SparkQA · 2020-07-21T18:30:01Z

Kubernetes integration test starting
URL: https://amplab.cs.berkeley.edu/jenkins/job/SparkPullRequestBuilder-K8s/30887/

SparkQA · 2020-07-21T18:49:54Z

Kubernetes integration test status success
URL: https://amplab.cs.berkeley.edu/jenkins/job/SparkPullRequestBuilder-K8s/30887/

holdenk · 2020-07-21T19:41:41Z

Lets focus on 3.1 and then explore backporting after.

holdenk · 2020-07-21T19:42:58Z

LGTM pending Jenkins

holdenk · 2020-07-21T20:36:00Z

Oh wait it has passed Jenkins, excellent. If @dongjoon-hyun is ok with this PR I'll merge it by the end of the week.

dongjoon-hyun · 2020-07-21T21:43:01Z

@holdenk . Thank you for pinging me. Feel free to merge if you think it's okay.
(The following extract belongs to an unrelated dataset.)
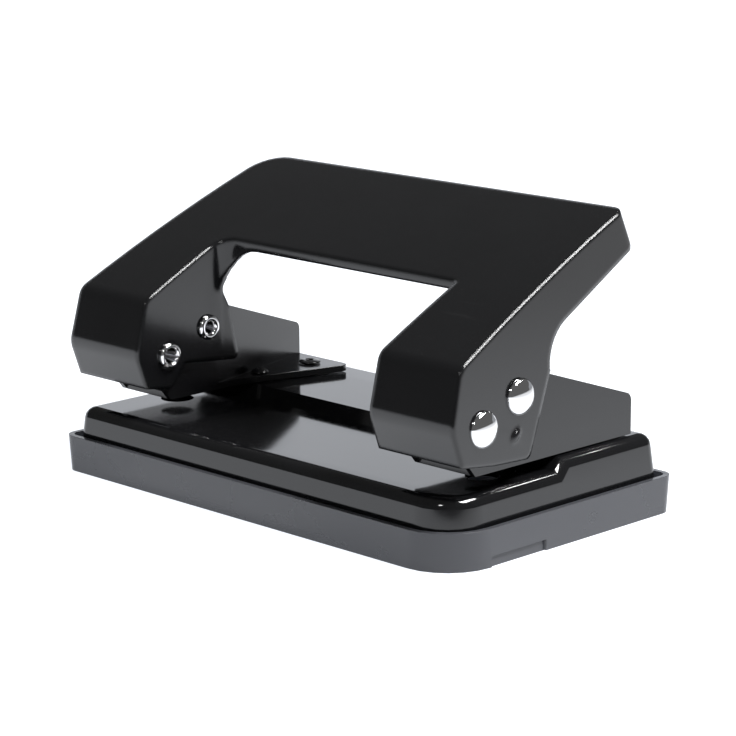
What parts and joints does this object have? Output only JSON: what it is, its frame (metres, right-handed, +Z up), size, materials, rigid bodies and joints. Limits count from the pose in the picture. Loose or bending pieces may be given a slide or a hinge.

I don't want to be a blocker for the community PR. ;)

holdenk · 2020-07-21T23:55:28Z

Whats your JIRA username @stijndehaes ?

stijndehaes · 2020-07-22T04:50:10Z

@holdenk my JIRA username if sdehaes

jkleckner · 2020-07-22T22:02:55Z

I took the commits from master and made a partial attempt to rebase this onto branch-2.4 [1].

However, the k8s api has evolved from 2.4 quite a bit so the watchOrStop function needs to be backported [2].

You can see the error message in this gitlab build [3].

Would it be useful to make a WIP pull request from [1] ?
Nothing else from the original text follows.